==== Supplied data ====

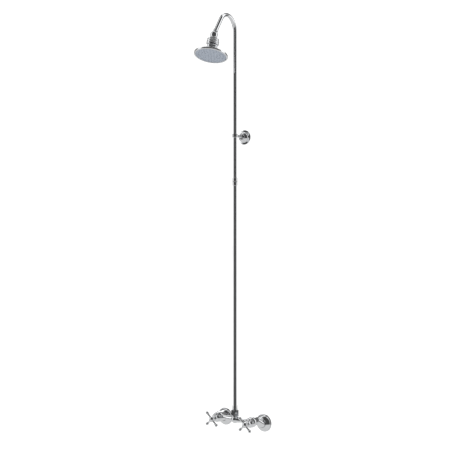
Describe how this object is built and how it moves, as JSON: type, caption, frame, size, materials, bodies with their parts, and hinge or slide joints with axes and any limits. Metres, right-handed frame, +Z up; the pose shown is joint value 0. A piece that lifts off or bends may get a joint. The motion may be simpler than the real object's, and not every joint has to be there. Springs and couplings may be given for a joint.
{
  "type": "exposed shower column",
  "caption": "Wall-mounted shower column with cross handles on a mixer, a slim gooseneck riser held by a wall bracket, and a bell-shaped rain head on a ball joint.",
  "frame": {"origin": "midway between the two supply inlets, on the wall", "axes": "+Z up along the riser, +Y into the wall, +X to the right of someone who faces the wall"},
  "size_m": [0.248, 0.2921, 1.607],
  "materials": {
    "chrome": "polished chrome plate on brass",
    "raw_brass": "machined, unplated",
    "steel": "plain stainless steel",
    "ceramic": "lapped alumina ceramic",
    "black_rubber": "moulded nitrile rubber",
    "white_plastic": "moulded acetal",
    "face_plate": "satin plate",
    "silicone": "soft translucent silicone"
  },
  "bodies": {
    "column": {"hot_wall_flange": "chrome", "hot_offset_union": "chrome", "hot_union_nut": "chrome", "hot_union_washer": "black_rubber", "hot_seat_gasket": "black_rubber", "hot_fixed_disc": "ceramic", "hot_cartridge_body": "raw_brass", "hot_bonnet": "chrome", "cold_wall_flange": "chrome", "cold_offset_union": "chrome", "cold_union_nut": "chrome", "cold_union_washer": "black_rubber", "cold_seat_gasket": "black_rubber", "cold_fixed_disc": "ceramic", "cold_cartridge_body": "raw_brass", "cold_bonnet": "chrome", "mixer_body": "chrome", "riser_washer": "black_rubber", "riser_tailpiece": "chrome", "riser_nut": "chrome", "lower_riser": "chrome", "lower_coupling_half": "chrome", "coupling_o_ring": "black_rubber", "upper_coupling_half": "chrome", "upper_riser": "chrome", "bracket_base": "steel", "bracket_flange": "chrome", "bracket_arm": "chrome", "bracket_ring": "chrome", "bracket_ring_screw": "steel", "bracket_arm_screw": "steel", "arm_washer": "black_rubber"},
    "hot_control": {"hot_moving_disc": "ceramic", "hot_spindle": "raw_brass", "hot_spindle_o_ring": "black_rubber", "hot_handle": "chrome", "hot_handle_screw": "steel", "hot_index_button": "chrome"},
    "cold_control": {"cold_moving_disc": "ceramic", "cold_spindle": "raw_brass", "cold_spindle_o_ring": "black_rubber", "cold_handle": "chrome", "cold_handle_screw": "steel", "cold_index_button": "chrome"},
    "ball": {"ball_stud": "chrome"},
    "neck": {"ball_seal": "black_rubber", "ball_seat": "white_plastic", "swivel_nut": "chrome"},
    "rain_head": {"head_collar": "chrome", "flow_restrictor": "white_plastic", "bell_gasket": "black_rubber", "bell": "chrome", "collar_lock_nut": "raw_brass", "plate_gasket": "black_rubber", "spray_plate": "face_plate", "jet_mat": "silicone", "face_ring": "chrome"}
  },
  "joints": [
    {"name": "hot_handle_turn", "type": "hinge", "parent": "column", "child": "hot_control", "pos_m": [-0.076, -0.1, 0.015], "axis": [0, -1, 0], "range_deg": [0, 90]},
    {"name": "cold_handle_turn", "type": "hinge", "parent": "column", "child": "cold_control", "pos_m": [0.076, -0.1, 0.015], "axis": [0, -1, 0], "range_deg": [-90, 0]},
    {"name": "head_turn", "type": "hinge", "parent": "column", "child": "ball", "pos_m": [0, -0.20868, 1.47451], "axis": [0, -0.5592, -0.829], "continuous": true},
    {"name": "head_tilt", "type": "hinge", "parent": "ball", "child": "neck", "pos_m": [0, -0.20868, 1.47451], "axis": [1, 0, 0], "range_deg": [-43, 4]},
    {"name": "head_spin", "type": "hinge", "parent": "neck", "child": "rain_head", "pos_m": [0, -0.20868, 1.47451], "axis": [0, -0.2504, -0.9681], "continuous": true}
  ]
}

====

• Short task:
Reproduce the data, keeping every line exactly the same.

• Task output:
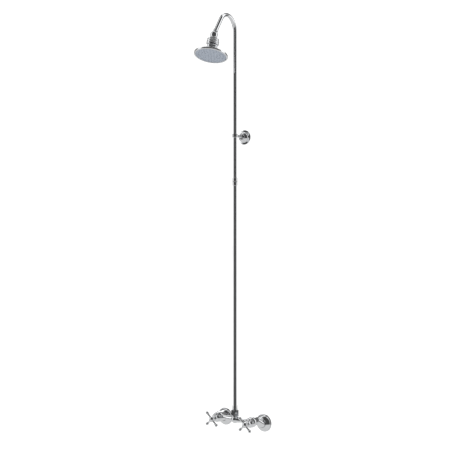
Describe how this object is built and how it moves, as JSON: type, caption, frame, size, materials, bodies with their parts, and hinge or slide joints with axes and any limits. Metres, right-handed frame, +Z up; the pose shown is joint value 0. A piece that lifts off or bends may get a joint. The motion may be simpler than the real object's, and not every joint has to be there. Springs and couplings may be given for a joint.
{
  "type": "exposed shower column",
  "caption": "Wall-mounted shower column with cross handles on a mixer, a slim gooseneck riser held by a wall bracket, and a bell-shaped rain head on a ball joint.",
  "frame": {"origin": "midway between the two supply inlets, on the wall", "axes": "+Z up along the riser, +Y into the wall, +X to the right of someone who faces the wall"},
  "size_m": [0.248, 0.2921, 1.607],
  "materials": {
    "chrome": "polished chrome plate on brass",
    "raw_brass": "machined, unplated",
    "steel": "plain stainless steel",
    "ceramic": "lapped alumina ceramic",
    "black_rubber": "moulded nitrile rubber",
    "white_plastic": "moulded acetal",
    "face_plate": "satin plate",
    "silicone": "soft translucent silicone"
  },
  "bodies": {
    "column": {"hot_wall_flange": "chrome", "hot_offset_union": "chrome", "hot_union_nut": "chrome", "hot_union_washer": "black_rubber", "hot_seat_gasket": "black_rubber", "hot_fixed_disc": "ceramic", "hot_cartridge_body": "raw_brass", "hot_bonnet": "chrome", "cold_wall_flange": "chrome", "cold_offset_union": "chrome", "cold_union_nut": "chrome", "cold_union_washer": "black_rubber", "cold_seat_gasket": "black_rubber", "cold_fixed_disc": "ceramic", "cold_cartridge_body": "raw_brass", "cold_bonnet": "chrome", "mixer_body": "chrome", "riser_washer": "black_rubber", "riser_tailpiece": "chrome", "riser_nut": "chrome", "lower_riser": "chrome", "lower_coupling_half": "chrome", "coupling_o_ring": "black_rubber", "upper_coupling_half": "chrome", "upper_riser": "chrome", "bracket_base": "steel", "bracket_flange": "chrome", "bracket_arm": "chrome", "bracket_ring": "chrome", "bracket_ring_screw": "steel", "bracket_arm_screw": "steel", "arm_washer": "black_rubber"},
    "hot_control": {"hot_moving_disc": "ceramic", "hot_spindle": "raw_brass", "hot_spindle_o_ring": "black_rubber", "hot_handle": "chrome", "hot_handle_screw": "steel", "hot_index_button": "chrome"},
    "cold_control": {"cold_moving_disc": "ceramic", "cold_spindle": "raw_brass", "cold_spindle_o_ring": "black_rubber", "cold_handle": "chrome", "cold_handle_screw": "steel", "cold_index_button": "chrome"},
    "ball": {"ball_stud": "chrome"},
    "neck": {"ball_seal": "black_rubber", "ball_seat": "white_plastic", "swivel_nut": "chrome"},
    "rain_head": {"head_collar": "chrome", "flow_restrictor": "white_plastic", "bell_gasket": "black_rubber", "bell": "chrome", "collar_lock_nut": "raw_brass", "plate_gasket": "black_rubber", "spray_plate": "face_plate", "jet_mat": "silicone", "face_ring": "chrome"}
  },
  "joints": [
    {"name": "hot_handle_turn", "type": "hinge", "parent": "column", "child": "hot_control", "pos_m": [-0.076, -0.1, 0.015], "axis": [0, -1, 0], "range_deg": [0, 90]},
    {"name": "cold_handle_turn", "type": "hinge", "parent": "column", "child": "cold_control", "pos_m": [0.076, -0.1, 0.015], "axis": [0, -1, 0], "range_deg": [-90, 0]},
    {"name": "head_turn", "type": "hinge", "parent": "column", "child": "ball", "pos_m": [0, -0.20868, 1.47451], "axis": [0, -0.5592, -0.829], "continuous": true},
    {"name": "head_tilt", "type": "hinge", "parent": "ball", "child": "neck", "pos_m": [0, -0.20868, 1.47451], "axis": [1, 0, 0], "range_deg": [-43, 4]},
    {"name": "head_spin", "type": "hinge", "parent": "neck", "child": "rain_head", "pos_m": [0, -0.20868, 1.47451], "axis": [0, -0.2504, -0.9681], "continuous": true}
  ]
}